Cinema on Paper by Dwight M. Cleveland
In this era of visually homogeneous cinematic universes and straight-to-streaming films, it’s easy to forget that there used to be a real art to movie posters. Shot from one of the world’s most extensive private collections, Cinema on Paper is a throwback to a time when some of the most talented illustrators and painters from around the world were tasked with capturing a film’s essence in one image. Featuring over 100 posters ranging from iconic to the criminally underappreciated—including from The Godfather to Le Samorai—Cleveland’s book is perfect for film and art lovers alike.
Andy Warhol. Love, Sex, and Desire. Drawings 1950–1962
Few artists have been given the coffee table book treatment as much as Andy Warhol. So, if you’re going to publish one featuring the great pop artist’s work, it better be something special, which this risqué monogrpah most certainly is. The limited-edition tome features a series of over 300 sensuous early career drawings depicting male beauty that the artist had always planned to publish but never got around to doing. A flip through its pages and you’ll see that it was well worth the wait.

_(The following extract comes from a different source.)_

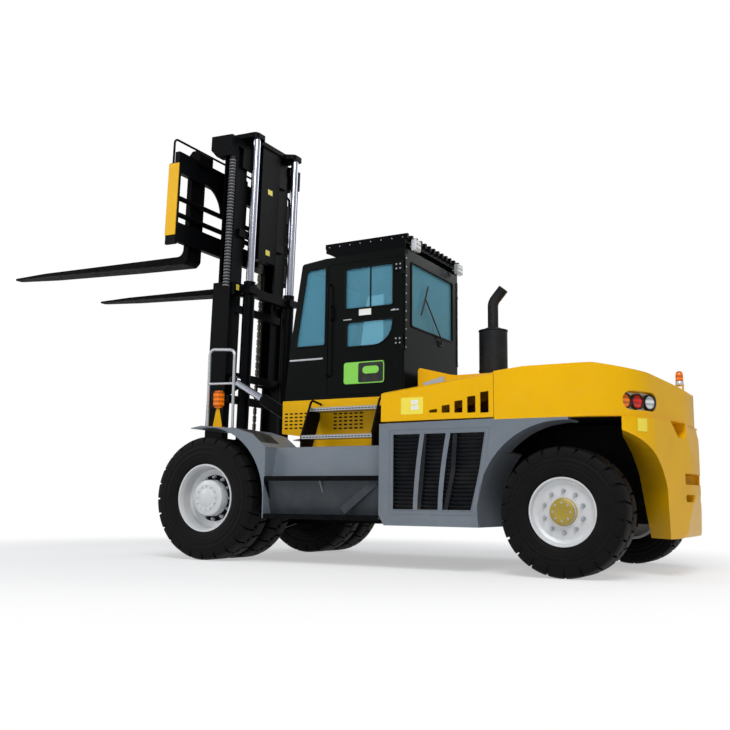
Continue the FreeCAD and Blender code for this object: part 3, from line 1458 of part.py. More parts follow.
def fork():
    """Forged fork: tapered blade, upright shank and the hook over the carriage's top beam."""
    rear = CARRIAGE_X + BEAM_T + SEAT
    front = rear + 75
    low = FORK_TOP_Z - FORK_T
    high = CARRIAGE_TOP + 130
    hook = CARRIAGE_X - 40
    side = prism_y(
        [
            (rear, low + 60, 60),
            (rear + 60, low, 60),
            (front + 900, low + 15),
            (FORK_TIP_X, FORK_TOP_Z - FORK_TIP_T, 8),
            (FORK_TIP_X, FORK_TOP_Z, 8),
            (front, FORK_TOP_Z, 90),
            (front, high - 60, 30),
            (rear + 20, high, 30),
            (hook, high, 60),
            (hook, CARRIAGE_TOP - 60),
            (CARRIAGE_X - CLEAR, CARRIAGE_TOP - 60),
            (CARRIAGE_X - CLEAR, CARRIAGE_TOP + SEAT),
            (rear, CARRIAGE_TOP + SEAT),
        ],
        FORK_Y - FORK_W / 2,
        FORK_Y + FORK_W / 2,
    )
    out = FORK_W / 2
    tip, neck = FORK_TIP_X, FORK_TIP_X - 700
    half = [(0, out), (neck, out, 800), (tip, 60, 50)]
    plan = [(p[0], FORK_Y + p[1]) + p[2:] for p in half]
    plan += [(p[0], FORK_Y - p[1]) + p[2:] for p in reversed(half)]
    return on_mast(side.common(prism_z(plan, low - 10, high + 10)), 2 * RAISE)


def lift_chains(low, high, x):
    """Pair of leaf chains between the channels."""
    return [box(x, x + 30, y - 25, y + 25, low, high) for y in (100, -100)]


def hose_guards():
    """Corrugated hose guard down the outside of each inner channel."""
    foot = INNER_TOP - 2075
    guard = rod((HOSE_X, HOSE_Y, foot), (HOSE_X, HOSE_Y, OUTER_TOP - 150 - SEAT), HOSE_R)
    return on_mast(together(both(guard)), RAISE)


# ---------------------------------------------------------------- tilt cylinders
def tilt_line():
    foot = vec(TILT_FOOT[0], TILT_Y, TILT_FOOT[1])
    eye = vec(TILT_EYE[0], TILT_Y, TILT_EYE[1])
    return foot, eye, (eye - foot).normalize()


def tilt_barrel():
    """Cylinder barrel with the lug it turns on."""
    start, eye, way = tilt_line()
    neck_l = 70
    tube = Part.makeCylinder(TILT_BARREL_R, TILT_BARREL_L - neck_l, start + way * neck_l, way)
    lug = rod((start.x, TILT_Y - 32, start.z), (start.x, TILT_Y + 32, start.z), 60)
    neck = Part.makeCylinder(45, neck_l + 10, start, way)
    bore = Part.makeCylinder(TILT_ROD_R + FIT, TILT_BARREL_L, start + way * (neck_l + 40), way)
    pin = rod((start.x, TILT_Y - 60, start.z), (start.x, TILT_Y + 60, start.z), TILT_PIN_R + FIT)
    return without(join([tube, lug, neck]), [bore, pin])


def tilt_rod():
    """Cylinder rod with its eye."""
    start, eye, way = tilt_line()
    inside = 350
    length = (eye - start).Length - inside - 40
    shaft = Part.makeCylinder(TILT_ROD_R, length, start + way * inside, way)
    head = rod((eye.x, TILT_Y - 28, eye.z), (eye.x, TILT_Y + 28, eye.z), 58)
    pin = rod((eye.x, TILT_Y - 60, eye.z), (eye.x, TILT_Y + 60, eye.z), TILT_PIN_R + 1)
    return join([shaft, head]).cut(pin)


# ---------------------------------------------------------------- build
def on_both_sides(shapes):
    return together([copy for shape in shapes for copy in both(shape)])


left_right = {
    "front_tyres": front_tyres(),
    "front_rim": front_rim(),
    "rear_tyre": tyre(REAR_X, REAR_Z, REAR_TYRE_D, REAR_TYRE_W, REAR_RIM_R, REAR_OUTER),
    "rear_rim": rear_rim(),
    "steer_knuckle": steer_knuckle(),
    "hood": hood_side(),
    "door": door(),
    "door_glass": door_glass(),
    "fork": fork(),
    "tilt_barrel": tilt_barrel(),
    "tilt_rod": tilt_rod(),
}
for name, shape in left_right.items():
    save(name + "_left", shape)
    save(name + "_right", mirrored(shape))

single = {
    "frame": frame(),
    "front_axle": front_axle(),
    "steer_axle": steer_axle(),
    "engine": engine(),
    "counterweight": counterweight(),
    "fenders": on_both_sides([join([fender(), step_box()])]),
    "side_boxes": on_both_sides([side_box()]),
    "grilles": on_both_sides([grille()]),
    "cab_sides": on_both_sides([cab_side()]),
    "lamps": together(tail_lamps() + [beacon()] + work_lamps() + turn_lamps()),
    "hood_centre": hood_centre(),
    "exhaust": exhaust(),
    "cab_base": cab_base(),
    "cab_floor": cab_floor(),
    "cab_front": cab_front(),
    "cab_rear": cab_rear(),
    "cab_roof": cab_roof(),
    "roof_guard": roof_guard(),
    "cab_glass": cab_glass(),
    "seat_base": seat_base(),
    "seat_cushions": seat_cushions(),
    "console": join(console() + [steering_wheel()]),
    "grab_rails": together(grab_rails()),
    "steps": on_both_sides(steps()),
    "step_brackets": on_both_sides(step_brackets()),
    "outer_mast": outer_mast(),
    "lift_barrels": lift_barrels(),
    "inner_mast": inner_mast(),
    "lift_rods": lift_rods(),
    "carriage": carriage(),
    "carriage_strips": carriage_strips(),
    "hose_guards": hose_guards(),
    "upper_chains": on_mast(together(lift_chains(1130, INNER_TOP - 60 - SEAT, 205)), RAISE),
    "lower_chains": on_mast(together(lift_chains(-210 + SEAT, OUTER_TOP - 60, 165))),
}
for name, shape in single.items():
    save(name, shape)
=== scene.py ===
# %% [markdown]
# # Dressing a heavy forklift truck
# The CAD model already has the outline, the joints and the size of the truck. This notebook gives it
# what a painter, a tyre maker and a fitter would add: enamel, rubber lugs, nuts, lenses, chains and dust.

# %% Load the frame
import math
import bmesh
import bpy
from mathutils import Matrix, Vector


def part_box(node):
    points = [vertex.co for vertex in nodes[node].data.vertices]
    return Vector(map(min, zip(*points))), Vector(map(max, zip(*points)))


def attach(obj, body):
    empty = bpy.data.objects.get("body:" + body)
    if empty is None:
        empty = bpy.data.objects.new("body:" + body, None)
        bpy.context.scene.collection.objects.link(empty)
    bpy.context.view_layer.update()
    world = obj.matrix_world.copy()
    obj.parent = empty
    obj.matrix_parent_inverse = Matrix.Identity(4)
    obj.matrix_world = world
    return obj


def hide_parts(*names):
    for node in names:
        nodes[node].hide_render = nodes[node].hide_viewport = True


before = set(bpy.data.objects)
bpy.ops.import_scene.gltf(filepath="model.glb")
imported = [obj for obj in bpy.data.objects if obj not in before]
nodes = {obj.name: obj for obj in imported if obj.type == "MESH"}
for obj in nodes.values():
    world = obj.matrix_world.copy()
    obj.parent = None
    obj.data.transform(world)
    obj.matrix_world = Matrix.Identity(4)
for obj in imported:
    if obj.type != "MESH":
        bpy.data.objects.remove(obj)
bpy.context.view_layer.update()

# %% [markdown]
# ## Standing the camera and the lamps
# A truck nine metres long is looked at from just above knee height, behind its left rear corner.
# A camera is three directions at right angles, so the view line and a small roll give its matrix.

# %% Camera
EYE = Vector((-6.1187, 9.5376, 0.6485))
LOOK = Vector((0.48421, -0.86187, 0.15073)).normalized()
ROLL = math.radians(0.69)
side = LOOK.cross(Vector((0, 0, 1))).normalized()
rise = side.cross(LOOK)
right = side * math.cos(ROLL) + rise * math.sin(ROLL)
upward = rise * math.cos(ROLL) - side * math.sin(ROLL)
turn = Matrix((right, upward, -LOOK)).transposed().to_4x4()
camera_data = bpy.data.cameras.new("camera")
camera_data.sensor_width = 36
camera_data.lens = 44.62
camera = bpy.data.objects.new("camera", camera_data)
camera.matrix_world = Matrix.Translation(EYE) @ turn
bpy.context.collection.objects.link(camera)
bpy.context.scene.camera = camera
bpy.context.scene.view_settings.view_transform = "Standard"
print("camera looks along", tuple(round(v, 3) for v in LOOK))


# %% [markdown]
# ## Two small tools for every material
# Paint makers give colours as sRGB hex codes, while Blender's sockets want linear light. The second
# tool adds one node with its settings, values and links, so that a finish reads as a recipe.

# %% Colour and node helpers
def linear(code):
    channels = [int(code[i:i + 2], 16) / 255 for i in (1, 3, 5)]
    return [c / 12.92 if c <= 0.04045 else ((c + 0.055) / 1.055) ** 2.4 for c in channels] + [1.0]


def add(tree, kind, values=None, links=None, **settings):
    """Adds a node, a shader node unless its kind says otherwise. Settings are its options, and values and
    links are keyed by socket name or number. A linked node stands for its first live output."""
    made = tree.nodes.new(kind if "Node" in kind else "ShaderNode" + kind)
    for name, value in settings.items():
        setattr(made, name, value)
    for socket, value in (values or {}).items():
        made.inputs[socket].default_value = value
    for socket, source in (links or {}).items():
        if isinstance(source, bpy.types.Node):
            source = next(output for output in source.outputs if output.enabled)
        tree.links.new(source, made.inputs[socket])
    return made


def blank_material(name):
    """An empty material, its tree, and the Object coordinates that every pattern is laid out in."""
    material = bpy.data.materials.new(name)
    material.use_nodes = True
    tree = material.node_tree
    tree.nodes.clear()
    place = add(tree, "TexCoord").outputs["Object"]
    return material, tree, place


def surface(tree, values, colour, rough, relief):
    """The end of a recipe: one shader that takes its colour, roughness and fine relief."""
    shader = add(tree, "BsdfPrincipled", values,
                 {"Base Color": colour, "Roughness": rough, "Normal": relief})
    add(tree, "OutputMaterial", links={"Surface": shader})


def per_metre(millimetres):
    """Texture scale whose features are about that many millimetres across."""
    return 1000 / millimetres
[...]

Assouline Allure Bookstand
The large size that is a huge part of the charm of coffee table tomes can also make them a little awkward to read. To fully appreciate their expanse you’ll need a lot of open space or, better yet, a book stand. If you’re interested in the latter, this deluxe version from Assouline—available in light oak, dark oak and multiple lacquered colors—is just the ticket. If you’re of the opinion that books can be art in, and of, themselves, it’s an elegant way to display one of the jewels in your current collection.